At a Brexit summit of European Union leaders in Brussels Sunday, Mr Conte clearly had other concerns preying on his mind. The premier, a Florence law professor with no previous political experience, told reporters after the summit that he discussed the budget on the meeting’s sidelines with leaders including Angela Merkel and Emmanuel Macron.

“There’s a good atmosphere, mutual trust,” Mr Conte said, adding he may meet his populist deputies Matteo Salvini of the anti-migration League and Luigi Di Maio of the anti-establishment Five Star Movement on the budget as early as Sunday evening. “We’re confident we can complete the process to our mutual satisfaction.”

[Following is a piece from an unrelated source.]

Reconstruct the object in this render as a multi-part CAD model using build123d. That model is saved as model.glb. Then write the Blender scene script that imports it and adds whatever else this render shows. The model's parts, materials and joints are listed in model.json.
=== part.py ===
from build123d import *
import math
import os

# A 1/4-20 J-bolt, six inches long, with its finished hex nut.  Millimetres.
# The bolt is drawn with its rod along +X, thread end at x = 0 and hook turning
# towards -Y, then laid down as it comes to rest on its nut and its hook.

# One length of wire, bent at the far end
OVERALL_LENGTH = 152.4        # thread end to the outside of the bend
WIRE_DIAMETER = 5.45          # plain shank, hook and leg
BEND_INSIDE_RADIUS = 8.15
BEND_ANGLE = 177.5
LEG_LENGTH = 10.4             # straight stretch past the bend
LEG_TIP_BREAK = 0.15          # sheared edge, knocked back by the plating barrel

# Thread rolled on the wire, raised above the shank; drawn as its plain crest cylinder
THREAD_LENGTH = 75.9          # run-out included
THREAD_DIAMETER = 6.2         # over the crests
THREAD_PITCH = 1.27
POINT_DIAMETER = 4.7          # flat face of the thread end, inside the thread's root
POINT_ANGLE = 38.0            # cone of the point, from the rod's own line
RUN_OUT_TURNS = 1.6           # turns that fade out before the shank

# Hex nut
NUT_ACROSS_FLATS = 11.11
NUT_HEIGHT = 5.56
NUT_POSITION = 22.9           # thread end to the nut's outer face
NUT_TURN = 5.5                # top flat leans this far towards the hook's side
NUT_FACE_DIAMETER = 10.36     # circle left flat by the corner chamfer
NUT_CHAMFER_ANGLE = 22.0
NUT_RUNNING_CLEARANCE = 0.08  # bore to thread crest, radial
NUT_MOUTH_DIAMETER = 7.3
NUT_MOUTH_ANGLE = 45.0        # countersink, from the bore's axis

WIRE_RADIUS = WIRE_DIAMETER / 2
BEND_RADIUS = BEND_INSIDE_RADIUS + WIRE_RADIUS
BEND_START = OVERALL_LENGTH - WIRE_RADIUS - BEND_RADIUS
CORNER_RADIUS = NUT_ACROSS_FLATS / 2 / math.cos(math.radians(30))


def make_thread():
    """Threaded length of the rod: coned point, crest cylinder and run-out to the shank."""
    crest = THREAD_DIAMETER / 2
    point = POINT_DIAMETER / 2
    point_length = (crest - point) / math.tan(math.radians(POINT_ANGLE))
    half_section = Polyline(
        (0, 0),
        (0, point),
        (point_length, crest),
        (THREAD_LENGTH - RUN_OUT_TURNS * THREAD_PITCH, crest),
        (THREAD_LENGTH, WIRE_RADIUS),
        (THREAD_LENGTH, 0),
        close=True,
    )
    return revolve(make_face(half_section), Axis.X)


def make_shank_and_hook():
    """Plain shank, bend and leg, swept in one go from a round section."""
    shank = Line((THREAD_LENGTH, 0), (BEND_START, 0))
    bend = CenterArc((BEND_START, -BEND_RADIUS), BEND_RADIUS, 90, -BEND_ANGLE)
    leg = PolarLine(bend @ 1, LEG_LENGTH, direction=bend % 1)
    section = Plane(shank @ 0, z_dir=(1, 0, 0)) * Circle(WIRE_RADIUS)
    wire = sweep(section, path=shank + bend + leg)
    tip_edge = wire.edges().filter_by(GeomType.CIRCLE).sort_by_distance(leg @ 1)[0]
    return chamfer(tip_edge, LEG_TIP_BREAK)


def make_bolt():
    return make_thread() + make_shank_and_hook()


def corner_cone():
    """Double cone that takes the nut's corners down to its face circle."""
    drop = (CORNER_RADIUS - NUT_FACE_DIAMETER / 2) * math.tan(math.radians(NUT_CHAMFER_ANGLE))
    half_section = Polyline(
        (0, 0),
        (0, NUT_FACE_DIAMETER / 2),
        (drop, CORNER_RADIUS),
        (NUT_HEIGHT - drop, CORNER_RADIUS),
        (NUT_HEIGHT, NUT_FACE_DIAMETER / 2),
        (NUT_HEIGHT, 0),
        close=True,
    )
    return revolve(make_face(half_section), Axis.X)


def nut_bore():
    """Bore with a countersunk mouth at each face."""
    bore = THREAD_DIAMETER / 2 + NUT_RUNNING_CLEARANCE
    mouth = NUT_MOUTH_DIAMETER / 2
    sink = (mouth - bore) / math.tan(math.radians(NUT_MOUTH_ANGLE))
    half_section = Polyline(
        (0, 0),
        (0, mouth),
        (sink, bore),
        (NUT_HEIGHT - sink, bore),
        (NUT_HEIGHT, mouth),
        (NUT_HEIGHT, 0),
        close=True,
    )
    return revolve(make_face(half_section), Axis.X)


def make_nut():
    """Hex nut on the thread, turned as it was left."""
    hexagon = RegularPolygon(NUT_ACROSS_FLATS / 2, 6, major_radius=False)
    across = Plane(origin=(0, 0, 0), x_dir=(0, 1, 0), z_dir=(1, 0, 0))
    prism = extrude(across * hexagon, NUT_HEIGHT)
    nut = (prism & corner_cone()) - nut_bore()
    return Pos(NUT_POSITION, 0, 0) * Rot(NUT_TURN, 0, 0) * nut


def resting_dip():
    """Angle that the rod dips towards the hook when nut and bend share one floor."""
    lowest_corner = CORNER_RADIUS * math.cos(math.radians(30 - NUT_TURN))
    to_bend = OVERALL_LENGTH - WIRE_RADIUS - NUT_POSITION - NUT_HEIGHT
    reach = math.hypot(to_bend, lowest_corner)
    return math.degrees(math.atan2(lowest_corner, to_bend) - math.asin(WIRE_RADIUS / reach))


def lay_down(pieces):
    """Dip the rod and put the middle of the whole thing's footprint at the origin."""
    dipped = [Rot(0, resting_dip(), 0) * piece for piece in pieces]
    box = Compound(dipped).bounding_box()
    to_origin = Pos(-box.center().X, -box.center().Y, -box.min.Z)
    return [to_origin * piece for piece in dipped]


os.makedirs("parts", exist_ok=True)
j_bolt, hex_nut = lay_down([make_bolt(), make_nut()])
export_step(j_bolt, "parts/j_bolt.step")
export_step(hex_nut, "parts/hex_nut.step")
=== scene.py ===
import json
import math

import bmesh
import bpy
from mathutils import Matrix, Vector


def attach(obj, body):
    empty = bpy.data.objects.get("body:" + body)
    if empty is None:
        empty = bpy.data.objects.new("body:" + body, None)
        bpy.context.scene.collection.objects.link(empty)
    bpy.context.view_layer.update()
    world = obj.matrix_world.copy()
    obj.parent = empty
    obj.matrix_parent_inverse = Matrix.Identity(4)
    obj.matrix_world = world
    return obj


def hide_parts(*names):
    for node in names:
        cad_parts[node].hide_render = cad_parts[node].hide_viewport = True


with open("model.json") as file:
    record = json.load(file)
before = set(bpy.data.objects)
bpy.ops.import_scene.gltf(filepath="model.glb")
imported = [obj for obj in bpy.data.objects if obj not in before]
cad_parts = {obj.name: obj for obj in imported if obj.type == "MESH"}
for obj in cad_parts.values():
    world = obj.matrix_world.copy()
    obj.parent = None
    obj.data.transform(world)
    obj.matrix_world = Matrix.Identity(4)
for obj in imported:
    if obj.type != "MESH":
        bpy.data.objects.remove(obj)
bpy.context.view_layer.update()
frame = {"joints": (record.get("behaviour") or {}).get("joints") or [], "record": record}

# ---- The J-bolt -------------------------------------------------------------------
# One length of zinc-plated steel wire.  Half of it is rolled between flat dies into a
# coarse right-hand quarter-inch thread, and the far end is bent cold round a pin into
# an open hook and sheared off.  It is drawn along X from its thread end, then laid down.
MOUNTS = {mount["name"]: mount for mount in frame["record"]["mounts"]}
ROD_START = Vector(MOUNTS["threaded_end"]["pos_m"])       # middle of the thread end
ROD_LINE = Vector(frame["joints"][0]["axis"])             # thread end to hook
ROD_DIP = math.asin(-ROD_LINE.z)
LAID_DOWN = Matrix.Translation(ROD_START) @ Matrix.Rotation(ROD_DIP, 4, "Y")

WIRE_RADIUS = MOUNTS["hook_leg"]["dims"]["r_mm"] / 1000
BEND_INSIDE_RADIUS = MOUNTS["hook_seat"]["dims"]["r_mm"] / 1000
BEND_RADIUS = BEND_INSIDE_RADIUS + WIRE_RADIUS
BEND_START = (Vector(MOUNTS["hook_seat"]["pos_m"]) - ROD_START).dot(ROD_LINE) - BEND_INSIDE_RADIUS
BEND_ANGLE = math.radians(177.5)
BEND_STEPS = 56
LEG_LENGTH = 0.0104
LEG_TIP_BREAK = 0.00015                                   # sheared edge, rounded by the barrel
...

Asked if he would discuss lowering a 2.4 per cent deficit target for next year with Mr Salvini and Mr Di Maio, Mr Conte replied: “We always discuss the reforms and what is needed to carry out the promises we have made.”

Under pressure from the euro-skeptic Mr Salvini and Mr Di Maio, Mr Conte held up on arrival at the Brexit summit a thick dossier which he gave Mr Juncker at the dinner on Saturday evening, entitled “A new path for a better future. Italy’s new strategy for social and economic growth.”

“This is what we talked about, I’m giving you a preview,” Mr Conte said. “We talked about these, in five months we are revolutionising the country and we will continue to do so.” His office said the report details past reforms and those due in coming weeks, focusing on a plan to boost investments.

What irks the commission and investors most however are the targets for the 2.4 per cent deficit and 1.5 per cent economic growth next year, amid concern about the impact on Italy’s debt mountain, the biggest in the euro area in real terms. Mr Salvini and Mr Di Maio have refused to budge on these. Mr Conte said budget targets were not discussed with Mr Juncker.

At the dinner Mr Juncker said spending cuts of €6 billion to €7bn may be enough to trim the 2019 deficit, newspaper La Repubblica reported. Mr Juncker also called for Mr Salvini and Mr Di Maio to stop their verbal attacks on the European Union, the paper said.

Mr Conte may offer to postpone the start of a “citizen’s income” for the poor, a landmark Five Star pledge, and a reform to lower the retirement age, a League promise, to April in order to recover as much as €5bn that would be used for investments, newspaper Il Sole 24 Ore said.

Just how limited is Mr Conte’s room for manoeuver was underlined by Mr Salvini framing the working dinner from afar. As the dinner began, Mr Salvini posted a tweet with a tough message for Brussels: “I demand RESPECT for the 60 million Italians who, with 5 billion given as a gift every year to Europe, don’t want INSULTS, they want the possibility to study, work, retire. They sent me into government and I answer to them, and I don’t retreat.”

After the dinner ended, Mr Salvini stated in a message sent by his office: “Good Conte. Dialogue and common sense in Italy’s interest, no step backwards but a will to properly assess timing and numbers for spending and investments.”

Mr Juncker sounded an affectionate note. “We are not in a war with Italy,” Juncker said Sunday morning. He added, speaking in Italian: “Ti amo Italia (I love you Italy.)” Mr Juncker said he and Mr Conte had agreed to keep in “permanent contact” to seek to reduce the differences between the two sides.

The commission said this month that Italy wasn’t respecting EU rules on borrowing, which may lead to a so-called excessive deficit procedure. That could involve fines of 0.2 per cent of Italy’s gross domestic product, increasing to 0.5 per cent if Rome doesn’t amend its budget.